**PROBLEM**
Entries follow. Set all of them down as they stand.

**RECORDS FOR THIS EXERCISE**
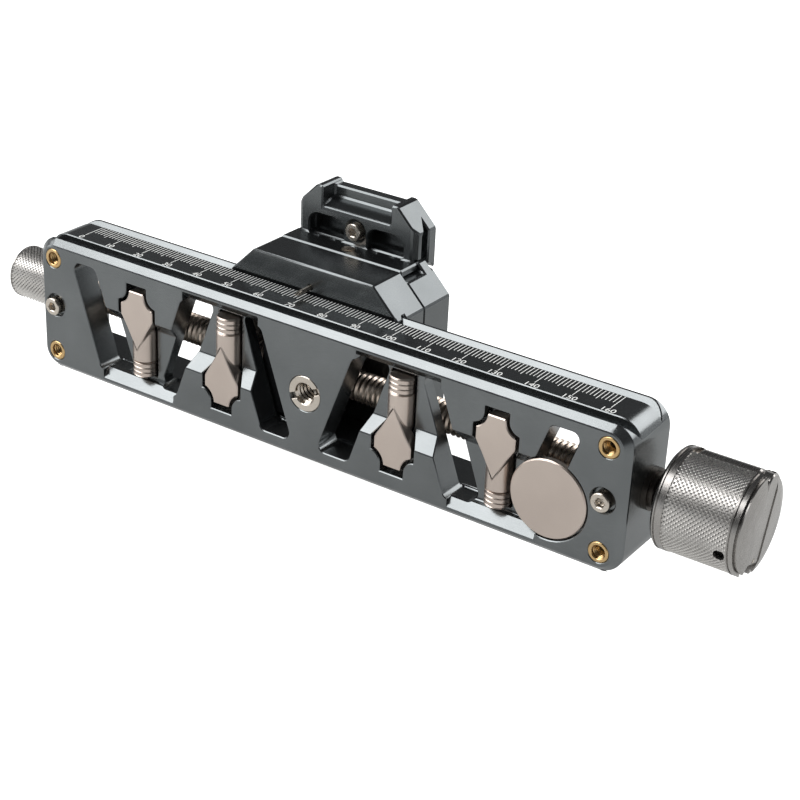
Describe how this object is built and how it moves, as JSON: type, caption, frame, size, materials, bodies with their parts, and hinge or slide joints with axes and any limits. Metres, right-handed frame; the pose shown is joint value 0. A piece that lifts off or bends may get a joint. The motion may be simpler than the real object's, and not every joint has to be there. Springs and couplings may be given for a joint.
{
  "type": "macro focusing rail",
  "caption": "Macro focusing rail with a lead screw, knurled knobs, fold-out crank, a sliding carriage with a dovetail plate clamp and tools stored in its trussed front.",
  "frame": {"origin": "centre of the tripod socket on the front face of the rail, the face with the windows", "axes": "+X along the lead screw towards the drive knob, +Y from the front face through the rail to the carriage, +Z across the rail towards the moving clamp jaw and the scale seen in the picture"},
  "size_m": [0.2252, 0.0445, 0.072],
  "materials": {
    "black_anodised": "black anodised, bead blasted",
    "brass": "machined",
    "stainless": "turned stainless steel",
    "nickel": "nickel plated",
    "dark_bush": "oiled sintered bronze",
    "satin_steel": "bead blasted stainless steel",
    "screw_steel": "rolled thread",
    "black_steel": "black oxide",
    "knob_aluminium": "knurled, clear anodised"
  },
  "bodies": {
    "rail": {"rail_frame": "black_anodised", "corner_inserts": "brass", "end_screws": "stainless", "tripod_bushing": "stainless", "coin_magnet": "nickel", "paddle_magnets": "nickel", "right_bush": "dark_bush", "left_bush": "dark_bush"},
    "drive": {"lead_screw": "screw_steel", "thrust_collar": "black_steel", "drive_knob": "knob_aluminium", "knob_set_screw": "black_steel", "rear_knob": "knob_aluminium", "rear_set_screw": "black_steel"},
    "crank": {"crank_arm": "knob_aluminium", "crank_hinge_pin": "stainless", "crank_dowel": "stainless", "grip_axle": "stainless"},
    "grip": {"crank_grip": "knob_aluminium"},
    "carriage": {"carriage_saddle": "black_anodised", "travelling_nut": "black_steel", "nut_screws": "stainless", "gib_strip": "brass", "gib_screws": "black_steel", "pointer_pin": "stainless", "clamp_body": "black_anodised", "joining_screws": "stainless", "clamp_washer": "stainless"},
    "jaw": {"clamp_jaw": "black_anodised", "jaw_screw": "stainless", "draw_rod": "stainless"},
    "clamp_knob": {"clamp_knob": "knob_aluminium"},
    "thumb_1": {"thumb_screw_1": "satin_steel"},
    "thumb_2": {"thumb_screw_2": "satin_steel"},
    "thumb_3": {"thumb_screw_3": "satin_steel"},
    "thumb_4": {"thumb_screw_4": "satin_steel"},
    "coin": {"coin_tool": "satin_steel"}
  },
  "joints": [
    {"name": "carriage_slide", "type": "slide", "parent": "rail", "child": "carriage", "axis": [1, 0, 0], "range_m": [-0.053, 0.073]},
    {"name": "drive_spin", "type": "hinge", "parent": "rail", "child": "drive", "pos_m": [0, 0.0124, 0], "axis": [1, 0, 0], "continuous": true},
    {"name": "crank_fold", "type": "hinge", "parent": "drive", "child": "crank", "pos_m": [0.1164, 0.00987, -0.0078], "axis": [0, 0.9511, -0.309], "range_deg": [0, 180]},
    {"name": "grip_spin", "type": "hinge", "parent": "crank", "child": "grip", "pos_m": [0.1084, 0.01537, 0.00913], "axis": [1, 0, 0], "continuous": true},
    {"name": "jaw_slide", "type": "slide", "parent": "carriage", "child": "jaw", "axis": [0, 0, 1], "range_m": [0, 0.004]},
    {"name": "clamp_knob_spin", "type": "hinge", "parent": "carriage", "child": "clamp_knob", "pos_m": [-0.01015, 0.0311, -0.029], "axis": [0, 0, 1], "continuous": true},
    {"name": "thumb_1_out", "type": "slide", "parent": "rail", "child": "thumb_1", "axis": [0, -1, 0], "range_m": [0, 0.012]},
    {"name": "thumb_2_out", "type": "slide", "parent": "rail", "child": "thumb_2", "axis": [0, -1, 0], "range_m": [0, 0.012]},
    {"name": "thumb_3_out", "type": "slide", "parent": "rail", "child": "thumb_3", "axis": [0, -1, 0], "range_m": [0, 0.012]},
    {"name": "thumb_4_out", "type": "slide", "parent": "rail", "child": "thumb_4", "axis": [0, -1, 0], "range_m": [0, 0.012]},
    {"name": "coin_out", "type": "slide", "parent": "rail", "child": "coin", "axis": [0, -1, 0], "range_m": [0, 0.012]}
  ],
  "couplings": [
    {"joint": "drive_spin", "follows": "carriage_slide", "rad_per_m": -4188.8},
    {"joint": "clamp_knob_spin", "follows": "jaw_slide", "rad_per_m": -7854}
  ]
}
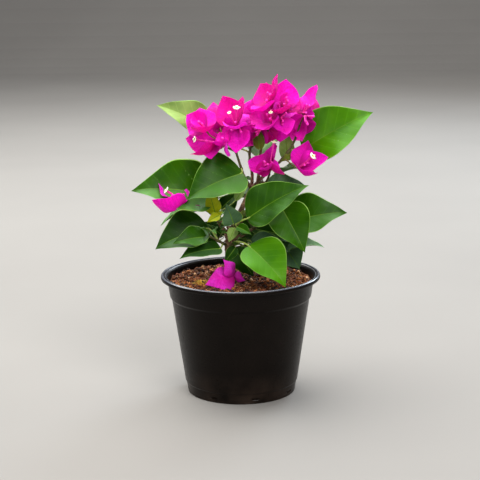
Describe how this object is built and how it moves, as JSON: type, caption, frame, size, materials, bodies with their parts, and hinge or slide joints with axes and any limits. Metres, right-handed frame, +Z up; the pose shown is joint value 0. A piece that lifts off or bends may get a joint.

**FULL SOLUTION**
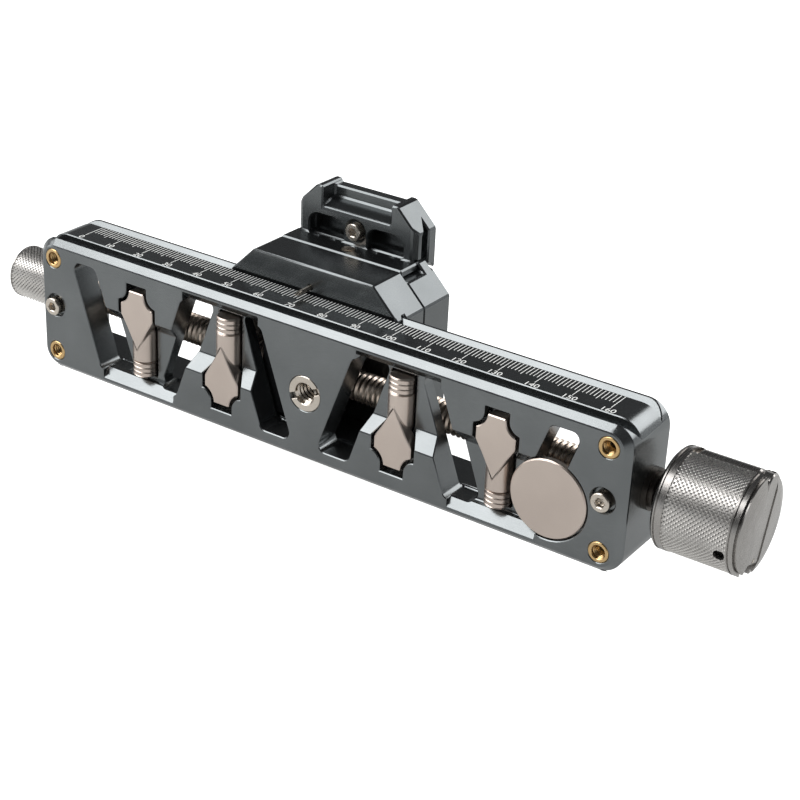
Describe how this object is built and how it moves, as JSON: type, caption, frame, size, materials, bodies with their parts, and hinge or slide joints with axes and any limits. Metres, right-handed frame; the pose shown is joint value 0. A piece that lifts off or bends may get a joint. The motion may be simpler than the real object's, and not every joint has to be there. Springs and couplings may be given for a joint.
{
  "type": "macro focusing rail",
  "caption": "Macro focusing rail with a lead screw, knurled knobs, fold-out crank, a sliding carriage with a dovetail plate clamp and tools stored in its trussed front.",
  "frame": {"origin": "centre of the tripod socket on the front face of the rail, the face with the windows", "axes": "+X along the lead screw towards the drive knob, +Y from the front face through the rail to the carriage, +Z across the rail towards the moving clamp jaw and the scale seen in the picture"},
  "size_m": [0.2252, 0.0445, 0.072],
  "materials": {
    "black_anodised": "black anodised, bead blasted",
    "brass": "machined",
    "stainless": "turned stainless steel",
    "nickel": "nickel plated",
    "dark_bush": "oiled sintered bronze",
    "satin_steel": "bead blasted stainless steel",
    "screw_steel": "rolled thread",
    "black_steel": "black oxide",
    "knob_aluminium": "knurled, clear anodised"
  },
  "bodies": {
    "rail": {"rail_frame": "black_anodised", "corner_inserts": "brass", "end_screws": "stainless", "tripod_bushing": "stainless", "coin_magnet": "nickel", "paddle_magnets": "nickel", "right_bush": "dark_bush", "left_bush": "dark_bush"},
    "drive": {"lead_screw": "screw_steel", "thrust_collar": "black_steel", "drive_knob": "knob_aluminium", "knob_set_screw": "black_steel", "rear_knob": "knob_aluminium", "rear_set_screw": "black_steel"},
    "crank": {"crank_arm": "knob_aluminium", "crank_hinge_pin": "stainless", "crank_dowel": "stainless", "grip_axle": "stainless"},
    "grip": {"crank_grip": "knob_aluminium"},
    "carriage": {"carriage_saddle": "black_anodised", "travelling_nut": "black_steel", "nut_screws": "stainless", "gib_strip": "brass", "gib_screws": "black_steel", "pointer_pin": "stainless", "clamp_body": "black_anodised", "joining_screws": "stainless", "clamp_washer": "stainless"},
    "jaw": {"clamp_jaw": "black_anodised", "jaw_screw": "stainless", "draw_rod": "stainless"},
    "clamp_knob": {"clamp_knob": "knob_aluminium"},
    "thumb_1": {"thumb_screw_1": "satin_steel"},
    "thumb_2": {"thumb_screw_2": "satin_steel"},
    "thumb_3": {"thumb_screw_3": "satin_steel"},
    "thumb_4": {"thumb_screw_4": "satin_steel"},
    "coin": {"coin_tool": "satin_steel"}
  },
  "joints": [
    {"name": "carriage_slide", "type": "slide", "parent": "rail", "child": "carriage", "axis": [1, 0, 0], "range_m": [-0.053, 0.073]},
    {"name": "drive_spin", "type": "hinge", "parent": "rail", "child": "drive", "pos_m": [0, 0.0124, 0], "axis": [1, 0, 0], "continuous": true},
    {"name": "crank_fold", "type": "hinge", "parent": "drive", "child": "crank", "pos_m": [0.1164, 0.00987, -0.0078], "axis": [0, 0.9511, -0.309], "range_deg": [0, 180]},
    {"name": "grip_spin", "type": "hinge", "parent": "crank", "child": "grip", "pos_m": [0.1084, 0.01537, 0.00913], "axis": [1, 0, 0], "continuous": true},
    {"name": "jaw_slide", "type": "slide", "parent": "carriage", "child": "jaw", "axis": [0, 0, 1], "range_m": [0, 0.004]},
    {"name": "clamp_knob_spin", "type": "hinge", "parent": "carriage", "child": "clamp_knob", "pos_m": [-0.01015, 0.0311, -0.029], "axis": [0, 0, 1], "continuous": true},
    {"name": "thumb_1_out", "type": "slide", "parent": "rail", "child": "thumb_1", "axis": [0, -1, 0], "range_m": [0, 0.012]},
    {"name": "thumb_2_out", "type": "slide", "parent": "rail", "child": "thumb_2", "axis": [0, -1, 0], "range_m": [0, 0.012]},
    {"name": "thumb_3_out", "type": "slide", "parent": "rail", "child": "thumb_3", "axis": [0, -1, 0], "range_m": [0, 0.012]},
    {"name": "thumb_4_out", "type": "slide", "parent": "rail", "child": "thumb_4", "axis": [0, -1, 0], "range_m": [0, 0.012]},
    {"name": "coin_out", "type": "slide", "parent": "rail", "child": "coin", "axis": [0, -1, 0], "range_m": [0, 0.012]}
  ],
  "couplings": [
    {"joint": "drive_spin", "follows": "carriage_slide", "rad_per_m": -4188.8},
    {"joint": "clamp_knob_spin", "follows": "jaw_slide", "rad_per_m": -7854}
  ]
}
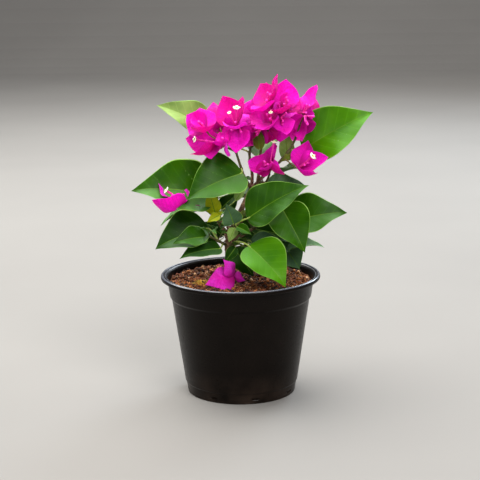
Describe how this object is built and how it moves, as JSON: type, caption, frame, size, materials, bodies with their parts, and hinge or slide joints with axes and any limits. Metres, right-handed frame, +Z up; the pose shown is joint value 0. A piece that lifts off or bends may get a joint.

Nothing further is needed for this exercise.